Greetings from Glasgow!
It's becoming a bit of a tradition to send a newsletter on my birthday, having done the same to celebrate my 31st and 36th.
I'm writing to you on this 'special day' to tell you about a little project I'm working on called The Glasgow Effect. It's an experiment to see what happens if I refuse to travel away from my home city for the whole of 2016...
It certainly caused quite a stir when it began at the start of the year, because of the funding it received from Creative Scotland (see some of the choice press cuttings below). In case this all passed you by, check out the article in February's Art Monthly, which gives a nice summary of events.
For those following the story, I thought you'd appreciate a small update on what's been going on. As well as our discussion event at Glasgow's Glad Cafe, and my first experiments in presenting remotely to the Centre for Environmental Change & Human Resilience in Dundee and The Scottish Parliament in Edinburgh, the first two months have also seen extensive negotiations with the University where I am employed as a Lecturer, about how the £15,000 grant should be spent.
Having initially agreed to support this 'research project', the University has now finally requested that I take Special Leave (without pay) from 1 March - 31 December 2016 in order to complete it. The University has also stated that because "the stipulated focus of the research contained within the original project application has partially shifted to include a critique of the University and the way in which it operates", it will no longer publicly support the project. The University's name and logo has now been removed from where it appeared online. This will make for some interesting conversations about what can/cannot constitute 'academic research' when I return to teaching in 2017.
It does mean, however, that it is now down to me to decide what to do with the money. What a responsibility that is. Without being too prescriptive, I intend to spend it in a way that allows me to explore two of my ongoing interests: asceticism and philanthropy, and the relationship between the two.

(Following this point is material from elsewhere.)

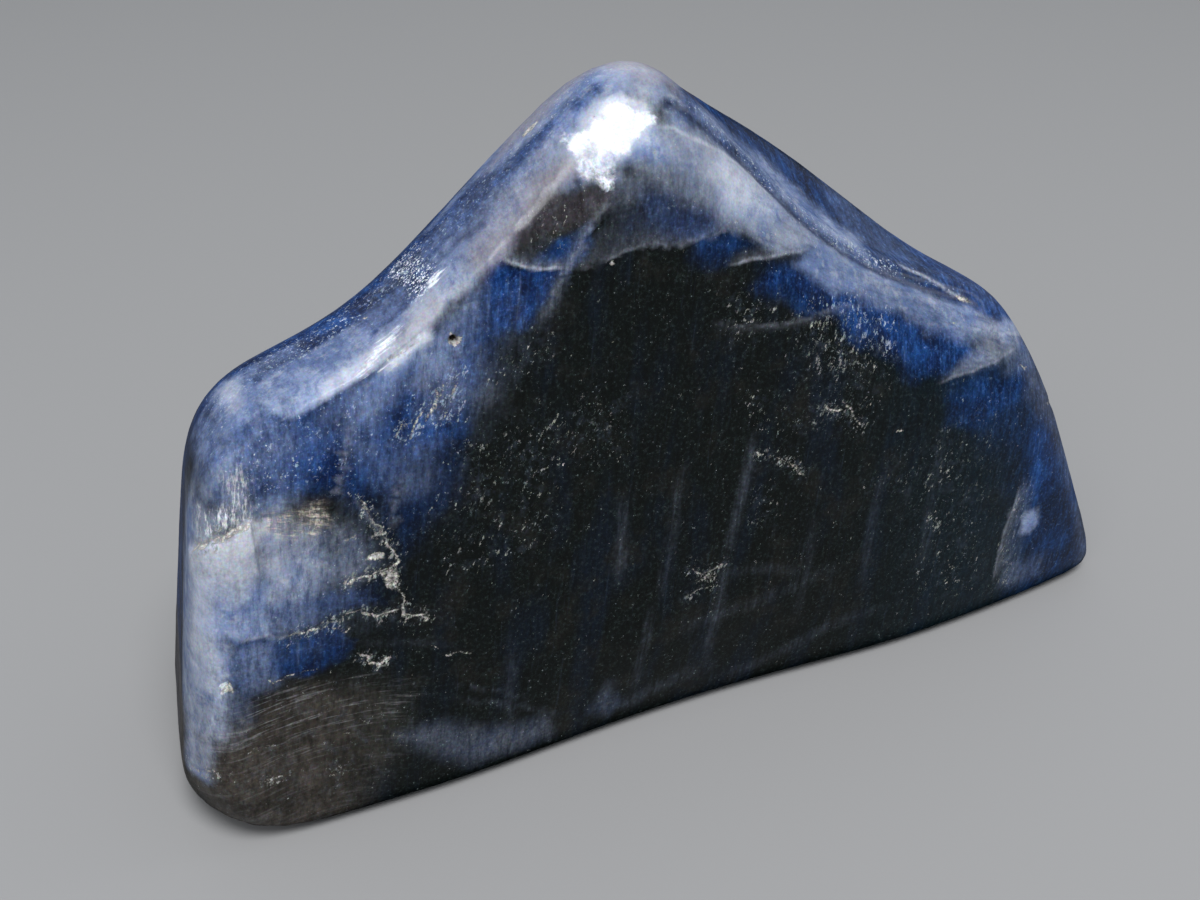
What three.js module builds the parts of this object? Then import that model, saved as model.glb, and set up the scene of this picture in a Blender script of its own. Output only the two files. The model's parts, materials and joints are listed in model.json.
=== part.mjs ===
// A hand-polished freeform of blue sapphire: one solid stone that stands on a flat base.
// It is a peaked slab. A tall left shoulder and a low right end meet at an off-centre summit, both slopes
// sag between their ends, the right one is scooped out behind a front lip, and every edge is rounded.
//
// Units are millimetres and +Z is up. The stone is described with its front foot along X near y = 0, from
// x = 0 at the left end, and with +Y running to the back. At the end it is moved so that the origin is the
// centre of its box's base.
//
// The stone is the inside of a set of faces. Each face is a function that is negative inside and measures
// roughly in millimetres, and the faces are joined by a smooth maximum, which rounds the edge between them.
import * as THREE from "three";
import { mergeVertices } from "three/addons/utils/BufferGeometryUtils.js";

// Driving dimensions.
const LEFT_END_X = -0.5; // the left end, at shoulder level
const RIGHT_FOOT_X = 62.1; // the foot of the right end
const FRONT_FOOT_Y = -1.75;
const BACK_FOOT_Y = 22;
const SUMMIT = { x: 26.2, z: 41.1 }; // where the two slopes would meet, before the summit is rounded
const SADDLE = { x: 11.9, z: 28.8 }; // where the left slope bends upwards
const SHOULDER_FALL = 0.34; // slope from the saddle down to the left shoulder
const RIGHT_FALL = 0.735; // slope from the summit down to the right end
const CREST_Y = 4.2; // the front bevel rises to a crest this far back
const BEVEL_RUN = 3; // how far in front of the crest the bevel's full drop is reached
const LEFT_BEVEL_DROP = 0.1;
const RIGHT_BEVEL_DROP = 3.2;
const SCOOP_DEPTH = 2.9; // hollow along the front of the right slope
const SWELL_HEIGHT = 1.6; // the right slope's back edge stands this much proud of a straight line

// Radii of the rounded edges.
const EDGE = {
  top: 4,
  leftEnd: 3.4,
  rightEnd: 3.2,
  rightFacet: 1.5,
  leftBevel: 1.2,
  leftFoot: 2,
  base: 1.8,
};
const SUMMIT_ROUND = 5;
const SADDLE_ROUND = 1.6;
const LIP = { left: 0.8, top: 2.2, rightEnd: 1.6 }; // the front face's edge: crisp on the left, then softer

// Rounds the edge where two faces meet: the larger of the two, plus a fillet of about radius r.
function smoothMax(a, b, r) {
  const overlap = Math.max(r - Math.abs(a - b), 0);
  return Math.max(a, b) + (overlap * overlap) / (4 * r);
}

const smoothMin = (a, b, r) => -smoothMax(-a, -b, r);

// 0 below low, 1 above high, and smooth in between.
function smoothStep(value, low, high) {
  const t = THREE.MathUtils.clamp((value - low) / (high - low), 0, 1);
  return t * t * (3 - 2 * t);
}

// A soft bump of height 1 around middle, reaching to zero at half a width either side.
function bump(value, middle, width) {
  const t = Math.min(Math.abs(value - middle) / (width / 2), 1);
  return (1 - t * t) * (1 - t * t);
}

// A flat face through a point, facing along a direction.
function flat(direction, point) {
  const normal = new THREE.Vector3(...direction).normalize();
  const offset = normal.dot(new THREE.Vector3(...point));
  return (p) => normal.dot(p) - offset;
}

const base = (p) => -p.z;
const leftEnd = flat([-1, 0.16, 0.16], [LEFT_END_X, 8, 8]);
const leftBevel = flat([-0.83, -0.55, 0.1], [LEFT_END_X + 0.6, -0.7, 8]);
const leftFoot = flat([-0.62, -0.3, -0.72], [LEFT_END_X + 1.7, 0.2, 0]);
const rightEnd = flat([1, -0.12, 0.41], [RIGHT_FOOT_X, 3, 0]);
const rightFacet = flat([0.16, -1, 0.02], [RIGHT_FOOT_X - 8.1, -1, 6]);

// The broad front leans back a little and swells in the middle. Its foot is drawn in by a shallow scallop.
const FRONT_LEAN = 0.06;
const FRONT_SWELL = { x: 24, z: 14, fallX: 0.5 / 36 ** 2, fallZ: 0.55 / 20 ** 2 };
const FOOT_SCALLOP = { x: 28, width: 34, depth: 0.8, height: 9 };
function front(p) {
  const sideways = FRONT_SWELL.fallX * (p.x - FRONT_SWELL.x) ** 2;
  const upwards = FRONT_SWELL.fallZ * (p.z - FRONT_SWELL.z) ** 2;
  const nearFoot = 1 - smoothStep(p.z, 0, FOOT_SCALLOP.height);
  const scallop = FOOT_SCALLOP.depth * bump(p.x, FOOT_SCALLOP.x, FOOT_SCALLOP.width) * nearFoot;
  return FRONT_FOOT_Y + FRONT_LEAN * p.z + sideways + upwards + scallop - p.y;
}

// The back leans forward more, so the slab is thinner at the top. It is two broad faces that meet at a soft
// upright ridge.
const BACK_RIDGE_ROUND = 6;
const backLeft = flat([-0.16, 1, 0.27], [20, BACK_FOOT_Y, 0]);
const backRight = flat([0.2, 1, 0.33], [36, BACK_FOOT_Y, 0]);
const back = (p) => smoothMax(backLeft(p), backRight(p), BACK_RIDGE_ROUND);

// Height of the left slope: from the shoulder it rises gently to the saddle, then steeply to the summit.
const LEFT_RISE = (SUMMIT.z - SADDLE.z) / (SUMMIT.x - SADDLE.x);
function leftSlope(x) {
  const fromSaddle = x - SADDLE.x;
  return SADDLE.z + smoothMax(SHOULDER_FALL * fromSaddle, LEFT_RISE * fromSaddle, SADDLE_ROUND);
}

// Height of the right slope: it swells along its back edge, and is scooped out along its front lip.
const SCOOP = { x: 39.5, length: 27, frontY: 4.5, backY: 10 };
const SWELL = { x: 37, length: 26 };
function rightSlope(x, y) {
  const behind = smoothStep(y, SCOOP.frontY, SCOOP.backY);
  const scoop = SCOOP_DEPTH * bump(x, SCOOP.x, SCOOP.length) * (1 - behind);
  const swell = SWELL_HEIGHT * bump(x, SWELL.x, SWELL.length) * behind;
  return SUMMIT.z - RIGHT_FALL * (x - SUMMIT.x) - scoop + swell;
}

// The whole top. In front of the crest it drops to the front face, hardly on the left and most past the
// summit, and behind the crest it curves gently down to the back.
const LEFT_CROWN = 0.065;
const RIGHT_CROWN = 0.04;
const STEEPNESS = 0.8; // brings the height above the slopes down to a distance from them
function top(p) {
  const pastSaddle = smoothStep(p.x, SADDLE.x + 3, SUMMIT.x);
  const drop = THREE.MathUtils.lerp(LEFT_BEVEL_DROP, RIGHT_BEVEL_DROP, pastSaddle);
  const bevel = drop * (Math.max(CREST_Y - p.y, 0) / BEVEL_RUN) ** 1.5;
  const curve = THREE.MathUtils.lerp(LEFT_CROWN, RIGHT_CROWN, pastSaddle);
  const crown = curve * Math.max(p.y - CREST_Y, 0) ** 2;
  const height = smoothMin(leftSlope(p.x), rightSlope(p.x, p.y), SUMMIT_ROUND);
  return (p.z - height + bevel + crown) * STEEPNESS;
}

// The radius of the front face's edge at p.
function lipRadius(p) {
  const soft = smoothStep(p.x, 14, 24) * smoothStep(p.z, 2, 12);
  const atRightEnd = smoothStep(p.x, 50, 58);
  return LIP.left + (LIP.top - LIP.left) * soft + (LIP.rightEnd - LIP.left) * atRightEnd;
}

function stone(p) {
  let d = smoothMax(top(p), back(p), EDGE.top);
  d = smoothMax(d, leftEnd(p), EDGE.leftEnd);
  d = smoothMax(d, rightEnd(p), EDGE.rightEnd);
  d = smoothMax(d, smoothMax(front(p), rightFacet(p), EDGE.rightFacet), lipRadius(p));
  d = smoothMax(d, leftBevel(p), EDGE.leftBevel);
  d = smoothMax(d, leftFoot(p), EDGE.leftFoot);
  return smoothMax(d, base(p), EDGE.base);
}

// The slope of the stone function at p, by central differences.
function gradient(p) {
  const step = 0.02;
  const q = p.clone();
  const along = (axis) => {
    q.copy(p);
    q[axis] += step;
    const ahead = stone(q);
    q[axis] -= 2 * step;
    return (ahead - stone(q)) / (2 * step);
  };
  return new THREE.Vector3(along("x"), along("y"), along("z"));
}

// Moves p onto the surface along the gradient, and returns the surface's normal there.
function settle(p) {
  let slope;
  for (let i = 0; i < 4; i++) {
    slope = gradient(p);
    p.addScaledVector(slope, -stone(p) / slope.lengthSq());
  }
  return slope.normalize();
}

// The point where a ray from the heart leaves the stone, by halving.
const HEART = new THREE.Vector3(29, 9.5, 14); // a point well inside, from which all the surface can be seen
function outlet(ray) {
  let near = 0;
  let far = 60;
  while (far - near > 1e-6) {
    const middle = (near + far) / 2;
    if (stone(HEART.clone().addScaledVector(ray, middle)) < 0) near = middle;
    else far = middle;
  }
  return HEART.clone().addScaledVector(ray, near);
}

// The vertices that share a triangle's side with each vertex.
function neighbourLists(index, count) {
  const neighbours = Array.from({ length: count }, () => new Set());
  for (let i = 0; i < index.length; i += 3) {
    for (let j = 0; j < 3; j++) {
      neighbours[index[i + j]].add(index[i + ((j + 1) % 3)]);
      neighbours[index[i + j]].add(index[i + ((j + 2) % 3)]);
    }
  }
  return neighbours;
}

// A ball of even triangles, let out along rays from the heart until it meets the surface, then evened out.
const SPAN = new THREE.Vector3(34, 14, 24); // the stone's rough half sizes, which spread the rays
const BALL_DETAIL = 20;
const EVENING_ROUNDS = 100;
const EVENING_STRIDE = 0.6; // how much of the way to its neighbours' mean a vertex goes in each round
const EDGE_PULL = 4; // how strongly rounded edges draw vertices to them from the flats
function skin() {
  const ball = new THREE.IcosahedronGeometry(1, BALL_DETAIL);
  ball.deleteAttribute("normal");
  ball.deleteAttribute("uv");
  const geometry = mergeVertices(ball, 1e-5);
  const position = geometry.getAttribute("position");
  const points = [];
  for (let i = 0; i < position.count; i++) {
    const ray = new THREE.Vector3().fromBufferAttribute(position, i).multiply(SPAN).normalize();
    points.push(outlet(ray));
  }
  const neighbours = neighbourLists(geometry.getIndex().array, points.length);
  let normals = points.map(settle);
  for (let round = 0; round < EVENING_ROUNDS; round++) {
    const moved = points.map((p, i) => {
      const mean = new THREE.Vector3();
      let total = 0;
      for (const n of neighbours[i]) {
        const weight = 1 + EDGE_PULL * normals[i].distanceTo(normals[n]);
        mean.addScaledVector(points[n], weight);
        total += weight;
      }
      return p.clone().lerp(mean.divideScalar(total), EVENING_STRIDE);
    });
    normals = moved.map(settle);
    moved.forEach((p, i) => points[i].copy(p));
  }
  points.forEach((p, i) => position.setXYZ(i, p.x, p.y, Math.max(p.z, 0)));
  return geometry;
}

const geometry = skin();
geometry.computeBoundingBox();
geometry.computeVertexNormals();

const polished = new THREE.MeshStandardMaterial({ color: 0x16213f, roughness: 0.16, metalness: 0 });
const sapphire = new THREE.Mesh(geometry, polished);
sapphire.name = "sapphire";
const box = geometry.boundingBox;
sapphire.position.set(-(box.min.x + box.max.x) / 2, -(box.min.y + box.max.y) / 2, -box.min.z);

const group = new THREE.Group();
group.add(sapphire);

export default group;
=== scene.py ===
"""The looks of a polished sapphire: its fine surface, its colours, and the floor, lights and camera.

Places on the stone are in millimetres on its own axes: X runs along the foot from the left end, Y from the
front face to the back, and Z up from the ground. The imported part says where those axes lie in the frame.
"""

import json
import math

import bpy
import numpy as np
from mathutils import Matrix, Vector, noise

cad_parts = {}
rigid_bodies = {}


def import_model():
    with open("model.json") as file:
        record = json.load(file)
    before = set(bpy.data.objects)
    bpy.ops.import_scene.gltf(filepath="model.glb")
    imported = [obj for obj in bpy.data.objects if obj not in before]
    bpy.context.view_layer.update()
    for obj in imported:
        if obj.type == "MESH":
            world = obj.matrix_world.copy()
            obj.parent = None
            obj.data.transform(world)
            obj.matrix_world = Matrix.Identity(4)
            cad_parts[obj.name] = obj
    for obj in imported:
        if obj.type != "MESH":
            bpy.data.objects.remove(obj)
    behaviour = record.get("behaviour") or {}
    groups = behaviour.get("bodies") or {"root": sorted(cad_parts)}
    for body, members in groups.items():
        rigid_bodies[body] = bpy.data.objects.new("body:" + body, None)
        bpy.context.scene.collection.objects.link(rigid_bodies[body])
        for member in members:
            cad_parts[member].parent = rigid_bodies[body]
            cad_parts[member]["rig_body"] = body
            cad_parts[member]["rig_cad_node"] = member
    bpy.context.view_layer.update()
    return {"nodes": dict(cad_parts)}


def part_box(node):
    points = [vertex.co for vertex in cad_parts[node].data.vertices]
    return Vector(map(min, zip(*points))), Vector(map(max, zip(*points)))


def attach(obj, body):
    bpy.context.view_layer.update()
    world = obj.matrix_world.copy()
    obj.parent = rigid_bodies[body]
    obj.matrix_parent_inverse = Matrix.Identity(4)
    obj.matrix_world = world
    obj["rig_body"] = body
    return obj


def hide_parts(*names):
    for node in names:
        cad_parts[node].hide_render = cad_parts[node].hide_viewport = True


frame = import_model()

MM = 0.001
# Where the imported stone's lowest corner lies on the stone's own axes.
LEFT_MOST = -1.901
FRONT_MOST = -1.371
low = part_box("sapphire")[0]
ORIGIN = Vector((low.x / MM - LEFT_MOST, low.y / MM - FRONT_MOST, low.z / MM))

# The growth layers stand almost upright and lean to the right by this much.
LAYER_LEAN = math.radians(8)


def in_frame(point):
    """A place on the stone, in millimetres, as a place in the frame, in metres."""
    return (Vector(point) + ORIGIN) * MM


# ---------------------------------------------------------------- where things are on the stone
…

Firstly, by continuing to live in the thrifty fashion to which myself and many other artists are accustomed (detailed in my talk for Artquest last year), I aim to use just half the money to live off. I hope to achieve this with the added challenge of not travelling in any vehicles (other than my bike) for the whole year (I am wearing a GPS tracking device which will send an SMS alert to Creative Scotland if I travel at more than 20mph, or go beyond the Greater Glasgow 'zone'). You'll have to wait until my Project Evaluation in 2017, to see how well I've succeeded in this task. This will be available through a Freedom of Information request to Creative Scotland or, if you're lucky, it might even be my next update on the Tumblr.
This should leave the other half of the money for me to invest in projects and campaigns which I care passionately about. I will be building on my training in campaigning for systemic change (detailed in my talk about the Radical Renewable Art + Activism Fund last year) to invest in things which offer long-term positive outcomes for the people of Glasgow and beyond. This will include some match-funding to create a Project Manager role to develop the Radical Renewable Art + Activism Fund project in the city, and other exciting things I'm starting to investigate.
Of course, the irony of all of this public attention is that: to do meaningful, successful 'community' work of any sort, you must put aside your ego and work in a collaborative, low-key way. For that reason, I will be keeping a low-profile while I get on with the work for the rest of the year. There will be occasional updates on any public activity on my Facebook page and perhaps another Newsletter further down the line.
In the meantime, I really hope to see you in person around town in 2016.